I called them scum because they were

Actually, the spread was a side tangent of mine. :)

But like I said ... HFT front-running firms are a minority.

People keep on making this "HFT is front-running and you can't separate the two" statements which is just not true, which was much of my posts point.

lol, what diff does it make if there is only ONE front running firm , if they are HALF the volume.

you are a poser.
 
... and please, if anything here is factually incorrect, please feel free to say where it is factually incorrect.
... HFT's are simply the algorithm that are used by everyone. Flashing the Bid, and Flashing the Ask, or snooping orders definitely exists, but it's not as if ALL HFT is snooping orders. An HFT FIRM has incredibly close space to facilitate direct access, and then with that incredbily geo-physical promixity with direct access to the floor, they can snoop. To snoope, you have to have geo-space, which is incredibly expensive. And that's an HFT firm
...

You're confusing 1) electronic markets and 2) algorithms (algos) with HFT's. HFT's are neither 1 or 2, but they need both to run their operation, along with co-location or geo-physical proximity as you pointed out.
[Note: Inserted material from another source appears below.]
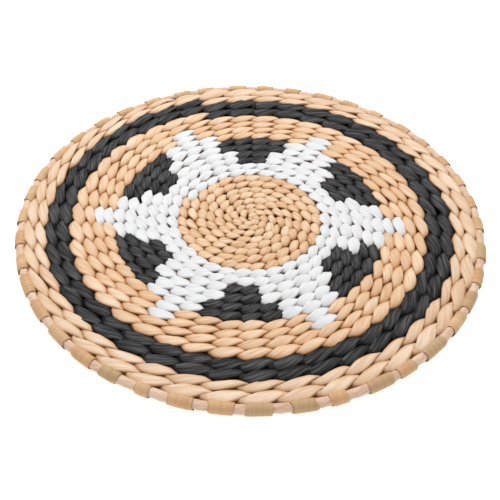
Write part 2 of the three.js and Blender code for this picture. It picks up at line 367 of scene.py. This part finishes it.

HFT's are firms holding positions for a few microseconds on average and performing hundreds, if not thousands of trades, per minute. They gain an advantage by 1) exploiting data feed speed and 2) trading venues' Order Types (which are not accessible thru most online retail brokers). Some of their abuses include using latency arbitrage (flashboy's scenario); using "spam and cancel" tactics for snooping and probing the market; using "hide and light" to slide a tick and front run other participants; etc. They also like to harvest exchange rebates (payment for order flow). And when the market moves against them they can pull their bids and offers before getting filled, cancelling ahead of sweeps. Yeah, they're the slick masters of the order book, and plain evil.

The reason we have narrow spreads is not because of HFT's, but because we have electronic markets, making all the human power required to process orders irrelevant and thus reducing the cost of trading.